In 1963, he wrote his first major book, The Science of Being and Art of Living, a comprehensive introduction to his thought. In 1965, he completed a commentary on the Bhagavad Gita, one of the principal Vedic texts.
His movement began to gain momentum in 1965, when the Student International Meditation Society was founded and gained thousands of members within a few years.
In 1967, George Harrison took fellow Beatles John Lennon and Paul McCartney to hear the Maharishi lecture in London. Soon the fourth band member, Ringo Starr, joined them in a seminar for British initiates who, for a $35 fee, received their own mantra. Today, the basic course costs $2,500.
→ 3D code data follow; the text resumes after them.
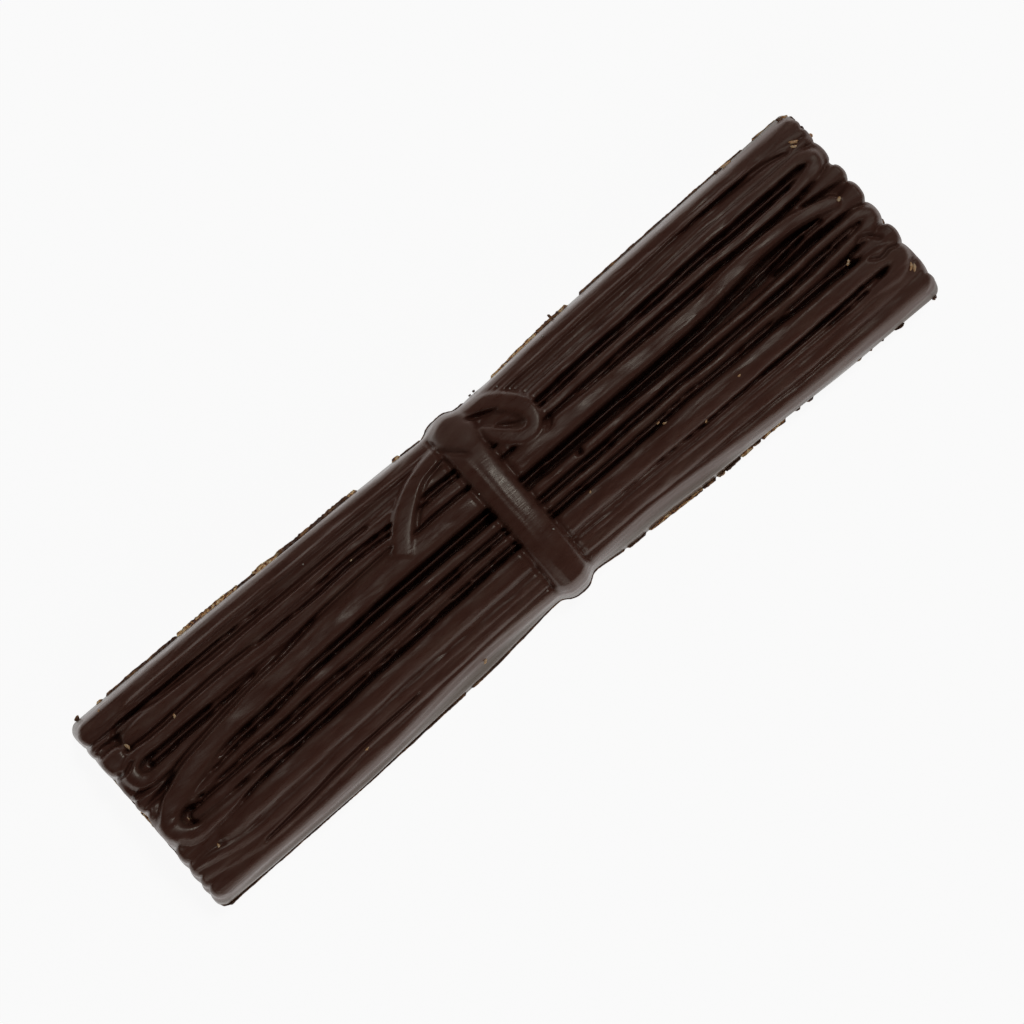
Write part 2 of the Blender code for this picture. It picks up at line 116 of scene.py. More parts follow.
RUN_OUT = 74.0  # x of a tip that lies in the end wall
PODS = (
    Pod("rim_left", (16.7, 16.8, 16.4, 15.6, 16.3, 16.9, 15.6), (2.8, 2.7, 2.6, 2.5, 2.6), 0.4,
        Tip(-RUN_OUT), Tip(RUN_OUT)),
    Pod("rim_thread", (14.9, 14.9, 14.6, 13.9, 14.7, 15.0, 14.9), (0.5, 0.6, 0.5, 0.55, 0.4), 0.55,
        Tip(-67.0), Tip(66.0)),
    Pod("first_thread", (14.1, 13.9, 13.35, 12.9, 13.4, 13.8, 13.6), (0.5, 0.8, 0.75, 0.6, 0.55),
        0.0, Tip(-RUN_OUT), Tip(71.0)),
    Pod("second_left", (13.0, 12.6, 12.0, 11.55, 12.3, 12.7, 12.5), (0.5, 0.6, 0.65, 0.68, 0.75),
        0.1, Tip(-RUN_OUT), Tip(72.0)),
    Pod("folded", (10.7, 10.6, 10.6, 10.1, 10.7, 11.0, 11.0), (2.0, 1.05, 0.9, 0.95, 1.02), 0.35,
        Tip(-67.6), Curl(69.0, -1, 1.6, 2.6, 1.9, 1.2, 2.0, 0.0, 0.9)),
    Pod("second_thread", (9.0, 9.0, 9.05, 8.45, 8.95, 9.1, 8.9), (0.5, 0.5, 0.4, 0.3, 0.3),
        (-0.1, -0.1, -0.2, -0.3, -0.3), Tip(-62.0), Tip(69.0)),
    Pod("hooked", (7.7, 7.6, 7.1, 6.8, 7.4, 7.35, 7.8), (1.25, 1.35, 1.1, 0.93, 0.95), 0.5,
        Curl(-68.6, -1, 2.2, 2.7, 2.0, 1.25, 28.0, 2.0, 0.2), Tip(70.0)),
    Pod("third_thread", (5.0, 5.1, 5.3, 5.3, 5.82, 5.35, 5.2), (0.3, 0.3, 0.3, 0.28, 0.3), -0.4,
        Tip(2.0), Tip(65.5)),
    Pod("crown", (-3.4, 0.2, 2.7, 3.35, 3.3, 3.65, 1.2), (2.12, 2.1, 2.1, 1.83, 1.25), 1.0,
        Curl(-68.4, -1, 3.15, 3.5, 2.3, 1.25, 18.0, 0.9, 0.35), Tip(68.4)),
    Pod("fourth_thread", (-3.0, -1.75, 0.05, 0.5, 0.42, 1.6, 1.0), (0.55, 0.36, 0.28, 0.24, 0.28),
        (-0.2, -0.4, -0.45, -0.45, -0.45), Tip(-67.0), Tip(67.5)),
    Pod("fifth", (-3.3, -2.9, -1.85, -1.8, -1.9, -1.65, -1.6), (0.7, 1.2, 1.0, 0.85, 0.85), 0.45,
        Tip(-67.4), Curl(69.4, -1, 1.4, 3.0, 1.7, 1.2, 2.0, 0.0, 0.9)),
    Pod("fifth_thread", (-4.1, -4.0, -3.7, -3.4, -3.35, -3.0, -2.6), (0.3, 0.5, 0.34, 0.25, 0.26),
        -0.4, Tip(-67.0), Tip(69.0)),
    Pod("sixth", (-5.6, -5.5, -5.3, -4.75, -4.8, -4.6, -3.9), (1.0, 0.9, 0.76, 0.8, 0.95), 0.5,
        Tip(-67.8), Tip(70.6)),
    Pod("sixth_thread", (-8.0, -7.9, -6.75, -5.95, -6.05, -6.3, -6.7), (0.3, 0.32, 0.27, 0.26, 0.28),
        -0.4, Tip(-57.0), Tip(66.0)),
    Pod("broad", (-11.0, -10.4, -9.5, -8.7, -8.8, -9.0, -9.2), (1.9, 2.0, 2.0, 2.15, 1.8), 0.8,
        Tip(-65.8), Curl(68.4, -1, 1.8, 3.2, 2.3, 1.1, 3.0, 0.0, 0.9)),
    Pod("seventh_thread", (-11.8, -12.1, -11.55, -11.05, -11.5, -11.5, -11.15),
        (0.4, 0.4, 0.42, 0.45, 0.42), 0.05, Tip(-62.0), Tip(66.0)),
    Pod("eighth", (-11.5, -13.1, -12.45, -12.05, -12.55, -12.75, -12.5), (1.15, 1.0, 0.75, 0.6, 0.7),
        0.3, Tip(-RUN_OUT), Tip(70.0)),
    Pod("ninth", (-13.4, -14.9, -14.2, -13.35, -14.0, -14.2, -13.8), (1.15, 1.05, 0.9, 1.1, 1.15),
        0.2, Tip(-RUN_OUT), Tip(RUN_OUT)),
    Pod("rim_right", (-16.0, -18.0, -17.6, -16.7, -17.6, -17.8, -16.5), (3.0, 2.9, 2.9, 2.6, 2.8),
        0.2, Tip(-RUN_OUT), Tip(RUN_OUT)),
)

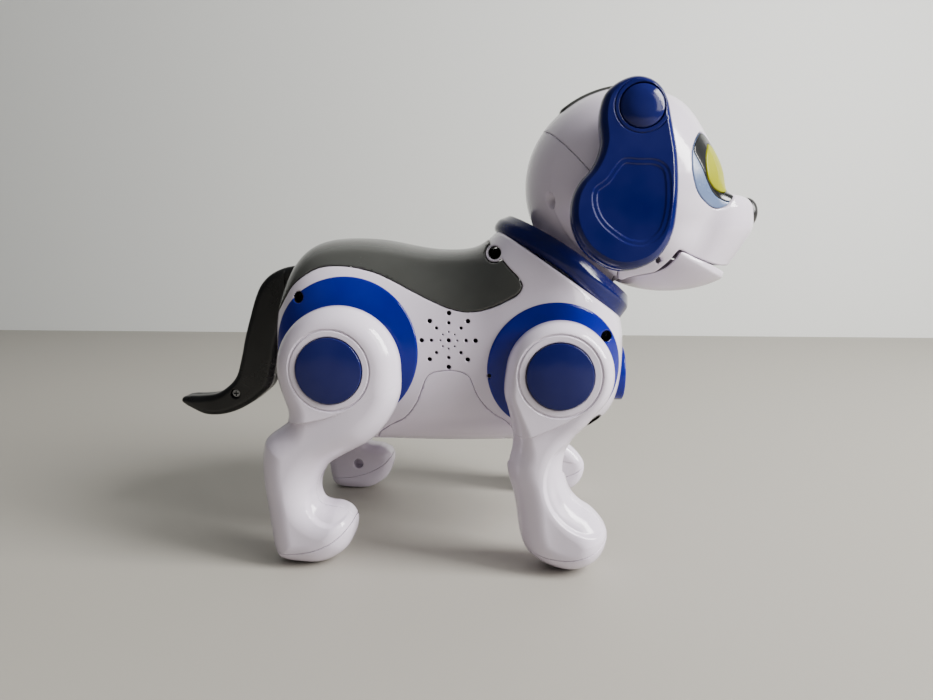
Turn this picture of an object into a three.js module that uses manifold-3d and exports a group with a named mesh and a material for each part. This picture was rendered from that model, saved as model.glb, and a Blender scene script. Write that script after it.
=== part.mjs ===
// Walking robot puppy toy: moulded shells, swinging leg pairs, turning head, hinged jaw, ears and tail.
// Millimetres, +X forward (nose), +Y to the dog's left, +Z up.
// The origin is on the floor, under the middle of the bounding box.
import * as THREE from "three";
import { mergeVertices } from "three/addons/utils/BufferGeometryUtils.js";
import Module from "manifold-3d";

const wasm = await Module();
wasm.setup();

// ---- driving dimensions ----
const GAP = 0.3; // clearance between neighbouring pieces
const WALL = 2.2; // moulded wall thickness
const BIG = 300; // reach of cutting blocks
const SLIVER = 0.06; // facets flatter than this are merged

const HIPS = {
  rear: { x: -45.5, z: 84.5, ring: { x: -42.5, z: 90.4, r: 28.9 } },
  front: { x: 44.4, z: 83.4, ring: { x: 41.4, z: 84.8, r: 26 } },
};
const RING_FACE = 47.2; // outer face of the blue hip rings, from the middle plane
const LEG_BACK = 47.8; // back of the hip disc
const LEG_INNER = 36.5; // inner face of the lower leg and paw
const LEG_FACE = 60;
const LEG_BEVEL = 4.5;
const THIGH_R = 42; // inside this radius from the hip the leg is only a flat disc
const CAP_R = 13.2;
const CAP_FACE = 61.8;
const AXLE_R = 3;
const SOLE_TOP = 5;

const NECK_TILT = THREE.MathUtils.degToRad(34.9); // the neck leans forward
const NECK = { x: 47.5, z: 120.5 }; // centre of the plane that the collar sits on
const COLLAR = { outer: 37, inner: 29.5, height: 10.5 };
const POST_R = 9;

const HEAD = { x: 74.5, z: 160, r: 43.3 };
const MUZZLE = { x: 99, z: 142, rx: 32.2, ry: 31, rz: 19.5 };
const CHEEK = { x: 84, z: 137, rx: 26, ry: 34, rz: 20 };
const JAW = { x: 95, z: 131, rx: 31, ry: 28.5, rz: 18.6 };
const NOSE = { x: 129.4, z: 148.3, rx: 5.25, ry: 9.5, rz: 6.4 };
const FACE_SEAM_X = 70;
const EYE = { azimuth: 34, elevation: 8, wide: 19, tall: 15.5 };
const LENS = { azimuth: 31, elevation: 10.5, wide: 15, tall: 13 };
const IRIS = { azimuth: 29.5, elevation: 10, wide: 10, tall: 9.6 };

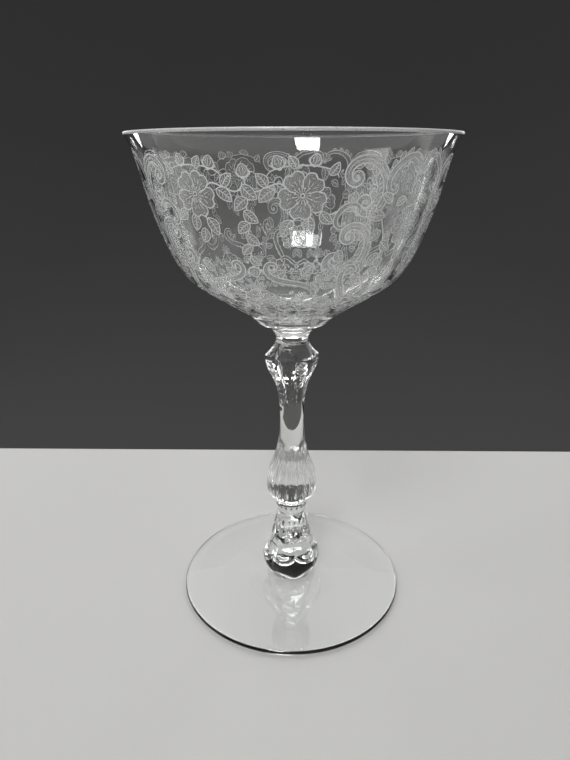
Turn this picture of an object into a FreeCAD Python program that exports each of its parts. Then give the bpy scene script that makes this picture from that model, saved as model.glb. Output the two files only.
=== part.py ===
import FreeCAD, Part
import math
import os

# A tall-stemmed coupe glass for sparkling wine, in three pieces of clear glass that are joined hot:
# a blown bowl, a pressed ornamental stem and a thin disc foot.  Millimetres, +Z up, origin on the
# glass's axis in the plane that the foot rests on.

# Driving dimensions: heights above the table, and radii from the axis
glass_height = 162.0
rim_radius = 49.6
rim_bead = 0.45  # radius of the fire-polished rim, so the wall is 0.9 mm thick there
bowl_joint_height = 104.6
bowl_joint_radius = 11.6
bowl_side_wall = 1.15
bowl_bottom_wall = 3.2

foot_radius = 41.2
foot_edge_thickness = 1.8
foot_joint_height = 4.4
foot_joint_radius = 8.6
foot_rest_radius = 37.0  # the foot touches the table outside this circle
foot_hollow = 0.9  # rise of the foot's underside below the stem

neck_radius = 5.4
neck_height = 97.8
shoulder_radius = 9.45
shoulder_height = 91.8
shaft_radius = 4.25
shaft_height = 70.0
knop_radius = 9.05
knop_height = 43.0
waist_radius = 5.2
waist_height = 31.0
collar_radius = 7.5
collar_foot_height = 20.0
dome_radius = 10.75
dome_height = 12.0

# The pressed pattern repeats six times around the stem
lobe_count = 6
ribs_per_lobe = 3
rib_width = 1.75
rib_depth = 0.75
valley_angle = -80.0  # direction of one valley between two lobes, in degrees from +X


def at(radius, height):
    """A point of an outline in the XZ plane."""
    return FreeCAD.Vector(radius, 0, height)


def straight(start, end):
    """A straight stretch of an outline."""
    return Part.LineSegment(at(*start), at(*end)).toShape()


def smooth(points):
    """A smooth curve through an outline's points."""
    curve = Part.BSplineCurve()
    curve.interpolate([at(*point) for point in points])
    return curve


def turned(edges):
    """The solid that a closed outline makes when it is turned round the glass's axis."""
    face = Part.Face(Part.Wire(edges))
    return face.revolve(FreeCAD.Vector(0, 0, 0), FreeCAD.Vector(0, 0, 1), 360)


def round_about(shape, count, start_angle):
    """Copies of a shape, evenly spaced round the axis, fused together."""
    copies = []
    for index in range(count):
        copy = shape.copy()
        copy.rotate(FreeCAD.Vector(0, 0, 0), FreeCAD.Vector(0, 0, 1), start_angle + 360.0 * index / count)
        copies.append(copy)
    return copies[0].multiFuse(copies[1:])


def valleys(low, high, outer_radius, lobe_radius):
    """What is pressed away between the six round lobes of one level of the stem."""
    lobe_centre = outer_radius - lobe_radius + 0.2
    blank = Part.makeCylinder(outer_radius + 2, high - low, at(0, low))
    lobe = Part.makeCylinder(lobe_radius, high - low, at(lobe_centre, low))
    lobes = round_about(lobe, lobe_count, valley_angle + 180.0 / lobe_count)
    core = Part.makeCylinder(lobe_centre, high - low, at(0, low))
    return blank.cut(lobes.fuse(core))


def inward(curve, height_share, wall):
    """The inner surface's point that faces the outer curve's point at a share of its length."""
    parameter = curve.FirstParameter + height_share * (curve.LastParameter - curve.FirstParameter)
    point = curve.value(parameter)
    along = curve.tangent(parameter)[0]
    return (point.x - wall * along.z, point.z + wall * along.x)


def make_bowl():
    """Blown bowl: a steep side that flares at the lip, over a shallow cone with a rounded turn."""
    lip_height = glass_height - rim_bead
    outer = smooth([
        (bowl_joint_radius, bowl_joint_height),
        (16.3, 108.0),
        (26.6, 114.6),
        (34.2, 120.8),
        (38.5, 128.0),
        (42.3, 138.0),
        (45.1, 148.0),
        (47.3, 156.5),
        (rim_radius, lip_height),
    ])
    inner_points = [(rim_radius - 2 * rim_bead, lip_height)]
    for share in (0.93, 0.8, 0.65, 0.5, 0.38, 0.26, 0.14):
        wall = bowl_side_wall + (bowl_bottom_wall - bowl_side_wall) * (1 - share) ** 6
        inner_points.append(inward(outer, share, wall))
    inner_bottom = bowl_joint_height + bowl_bottom_wall
    inner_points.append((0, inner_bottom))
    level = FreeCAD.Vector(-1, 0, 0)
    inner = Part.BSplineCurve()
    inner.interpolate(
        Points=[at(*point) for point in inner_points],
        Tangents=[level] * len(inner_points),
        TangentFlags=[False] * (len(inner_points) - 1) + [True],
    )
    rim = Part.Arc(
        at(rim_radius, lip_height),
        at(rim_radius - rim_bead, glass_height),
        at(rim_radius - 2 * rim_bead, lip_height),
    )
    return turned([
        straight((0, bowl_joint_height), (bowl_joint_radius, bowl_joint_height)),
        outer.toShape(),
        rim.toShape(),
        inner.toShape(),
        straight((0, inner_bottom), (0, bowl_joint_height)),
    ])


def stem_blank():
    """The stem's turned outline, from the flare under the bowl to the joint on the foot."""
    flare_edge = bowl_joint_height - 0.5
    knop_foot = waist_height + 2.5
    return turned([
        straight((0, bowl_joint_height), (bowl_joint_radius, bowl_joint_height)),
        straight((bowl_joint_radius, bowl_joint_height), (bowl_joint_radius, flare_edge)),
        smooth([
            (bowl_joint_radius, flare_edge),
            (8.0, 102.6),
            (6.3, 100.4),
            (neck_radius, neck_height),
            (6.1, 96.0),
            (7.6, 94.0),
            (shoulder_radius - 0.2, shoulder_height + 0.6),
        ]).toShape(),
        smooth([
            (shoulder_radius - 0.2, shoulder_height + 0.6),
            (shoulder_radius, shoulder_height - 0.4),
            (8.6, 88.0),
            (6.5, 83.5),
            (4.9, 78.0),
            (shaft_radius, shaft_height),
            (4.6, 62.5),
            (6.2, 54.0),
            (8.7, 46.6),
            (knop_radius, knop_height),
            (8.5, 38.7),
            (6.1, 35.2),
            (5.6, knop_foot),
        ]).toShape(),
        smooth([
            (5.6, knop_foot),
            (waist_radius, waist_height),
            (6.1, 26.5),
            (7.2, 22.8),
            (collar_radius, collar_foot_height),
        ]).toShape(),
        straight((collar_radius, collar_foot_height), (7.1, collar_foot_height - 0.6)),
        smooth([
            (7.1, collar_foot_height - 0.6),
            (9.3, 15.6),
            (dome_radius, dome_height),
            (10.2, 7.6),
            (foot_joint_radius, foot_joint_height),
        ]).toShape(),
        straight((foot_joint_radius, foot_joint_height), (0, foot_joint_height)),
        straight((0, foot_joint_height), (0, bowl_joint_height)),
    ])


def knop_grooves():
    """The narrow grooves that part the ribs of the lower knop."""
    groove_top = 59.0
    groove_foot = 35.0
    core = turned([
        straight((0, groove_top + 2), (4.4, groove_top + 2)),
        smooth([
            (4.4, groove_top + 2),
            (5.4, 54.5),
            (knop_radius - rib_depth - 0.3, 46.6),
            (knop_radius - rib_depth, knop_height),
            (knop_radius - rib_depth - 0.4, 39.2),
            (5.0, groove_foot - 1),
        ]).toShape(),
        straight((5.0, groove_foot - 1), (0, groove_foot - 1)),
        straight((0, groove_foot - 1), (0, groove_top + 2)),
    ])
    rib_count = lobe_count * ribs_per_lobe
    height = groove_top - groove_foot
    blank = Part.makeCylinder(knop_radius + 2, height, at(0, groove_foot))
    bar = Part.makeBox(knop_radius + 3, rib_width, height, FreeCAD.Vector(0, -rib_width / 2, groove_foot))
    ribs = round_about(bar, rib_count, valley_angle + 180.0 / rib_count)
    return blank.cut(ribs).cut(core)


def make_stem():
    """Pressed stem: lobed shoulder, plain shaft, ribbed knop, petalled collar and scalloped dome."""
    shoulder = valleys(75.0, 96.5, shoulder_radius, 3.7)
    collar = valleys(collar_foot_height, 29.0, collar_radius, 3.3)
    dome = valleys(foot_joint_height, collar_foot_height - 0.6, dome_radius, 4.8)
    stem = stem_blank()
    for pressed in (shoulder, knop_grooves(), collar, dome):
        stem = stem.cut(pressed)
    return stem


def make_foot():
    """Disc foot: nearly flat on top with a rounded edge, and slightly hollow underneath."""
    edge = foot_edge_thickness / 2
    top = smooth([
        (foot_radius - edge, foot_edge_thickness),
        (28.0, 2.5),
        (16.0, 3.4),
        (foot_joint_radius, foot_joint_height),
    ])
    hollow = smooth([
        (foot_joint_radius, foot_hollow),
        (24.0, foot_hollow * 0.7),
        (foot_rest_radius, 0),
    ])
    rounded = Part.Arc(
        at(foot_radius - edge, 0),
        at(foot_radius, edge),
        at(foot_radius - edge, foot_edge_thickness),
    )
    return turned([
        straight((foot_rest_radius, 0), (foot_radius - edge, 0)),
        rounded.toShape(),
        top.toShape(),
        straight((foot_joint_radius, foot_joint_height), (0, foot_joint_height)),
        straight((0, foot_joint_height), (0, foot_hollow)),
        straight((0, foot_hollow), (foot_joint_radius, foot_hollow)),
        hollow.toShape(),
    ])


os.makedirs("parts", exist_ok=True)
for name, make in (("bowl", make_bowl), ("stem", make_stem), ("foot", make_foot)):
    shape = make()
    solid = shape.Solids[0]
    print(name, "solids", len(shape.Solids), "valid", solid.isValid(), "volume", round(solid.Volume))
    solid.exportStep(f"parts/{name}.step")
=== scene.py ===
"""The looks of a tall-stemmed champagne coupe of clear glass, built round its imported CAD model."""

import math

import bpy
import numpy as np
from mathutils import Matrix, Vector
from mathutils.geometry import delaunay_2d_cdt
from mathutils.kdtree import KDTree


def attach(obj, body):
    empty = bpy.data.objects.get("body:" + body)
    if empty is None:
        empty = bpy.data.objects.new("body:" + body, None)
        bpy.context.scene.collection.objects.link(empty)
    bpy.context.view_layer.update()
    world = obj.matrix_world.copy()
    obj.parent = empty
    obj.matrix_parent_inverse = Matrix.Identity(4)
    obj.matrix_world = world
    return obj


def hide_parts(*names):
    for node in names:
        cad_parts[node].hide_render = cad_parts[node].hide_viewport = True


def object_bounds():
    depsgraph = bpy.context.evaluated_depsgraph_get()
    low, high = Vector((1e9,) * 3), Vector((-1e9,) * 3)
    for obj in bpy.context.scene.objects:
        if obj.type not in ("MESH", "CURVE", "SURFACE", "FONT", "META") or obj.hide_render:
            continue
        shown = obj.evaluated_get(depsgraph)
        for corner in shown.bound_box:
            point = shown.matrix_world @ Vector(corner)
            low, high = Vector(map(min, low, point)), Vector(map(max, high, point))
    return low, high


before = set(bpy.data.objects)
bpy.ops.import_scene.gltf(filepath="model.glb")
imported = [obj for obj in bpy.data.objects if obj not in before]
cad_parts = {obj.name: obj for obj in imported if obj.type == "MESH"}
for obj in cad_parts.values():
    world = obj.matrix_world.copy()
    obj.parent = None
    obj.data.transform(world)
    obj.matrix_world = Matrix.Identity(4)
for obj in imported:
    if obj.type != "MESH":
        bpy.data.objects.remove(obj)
cad_low, cad_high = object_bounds()

# One millimetre of the design, in metres: the CAD glass is 162 mm tall.
MM = (cad_high.z - cad_low.z) / 162.0

# The two flat joints where the pieces are fused: radius and height of each joint's edge, in millimetres.
FOOT_JOINT = (8.6, 4.4)
BOWL_JOINT = (11.6, 104.6)

GLASS_IOR = 1.54


# ---------------------------------------------------------------- outlines

def spline(points, count):
    """A natural cubic spline through (radius, height) points, as `count` points spaced evenly along it."""
    knots = np.array(points, float)
    gaps = np.hypot(*np.diff(knots, axis=0).T)
    at = np.concatenate([[0.0], np.cumsum(gaps)])
    size = len(knots)
    system = np.eye(size)
    wanted = np.zeros_like(knots)
    for i in range(1, size - 1):
        system[i, i - 1:i + 2] = gaps[i - 1], 2 * (gaps[i - 1] + gaps[i]), gaps[i]
        wanted[i] = 6 * ((knots[i + 1] - knots[i]) / gaps[i] - (knots[i] - knots[i - 1]) / gaps[i - 1])
    bend = np.linalg.solve(system, wanted)
    fine = np.linspace(0, at[-1], 40 * size)
    i = np.clip(np.searchsorted(at, fine, side="right") - 1, 0, size - 2)
    gap, left, right = gaps[i][:, None], (fine - at[i])[:, None], (at[i + 1] - fine)[:, None]
    curve = (bend[i] * right ** 3 + bend[i + 1] * left ** 3) / (6 * gap)
    curve += (knots[i] / gap - bend[i] * gap / 6) * right
    curve += (knots[i + 1] / gap - bend[i + 1] * gap / 6) * left
    return evenly(curve, count)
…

In 1968, The Beatles travelled to the Maharishi's ashram at Rishikesh in the Himalayas for more intensive study. There they joined other wisdom-seeking celebrities, including Farrow, Donovan and Mike Love of the Beach Boys. Out of the experience came Beatles' songs such as Across the Universe.
Although TM officials discount reports that the legendary foursome became disenchanted with the Maharishi during their visit, Beatles chroniclers have said that the group was dismayed by the guru's mega- lomania and doubted his claims of celibacy.
The Maharishi continued to attract followers eager to learn his meditation technique, such as magician Doug Henning, who died in 2000. Another prominent supporter is filmmaker David Lynch, who has been raising money to help the Maharishi build "peace palaces" around the world.
Among the earliest sceptics was the writer Kurt Vonnegut, who met the Maharishi in Cambridge, Massachusetts, in 1968. He described a beneficial effect on his TM-practising wife and daughter, but in the end took a dim view of the movement. TM, he wrote, was "a very good religion for people who, in troubled times, don't want any trouble".
Later, critics labelled TM a "cult" and likened its meditation techniques to hypnotism. In 1986, a former TM follower sued the Maharishi university for $9 million, charging fraud, neglect and emotional damage. A jury awarded him $138,000. Networks of dis- affected TM practitioners began to appear, offering similar stories. Among those who broke away was later best-selling author and lecturer on natural healing, Deepak Chopra.
However, some former followers continued to admire the Maharishi. He will be succeeded by Maharaja Nader Raam, a Lebanese doctor who studied with the Maharishi for 25 years. His body will be returned to India after a ceremony in Vlodrop on Thursday, Roth said.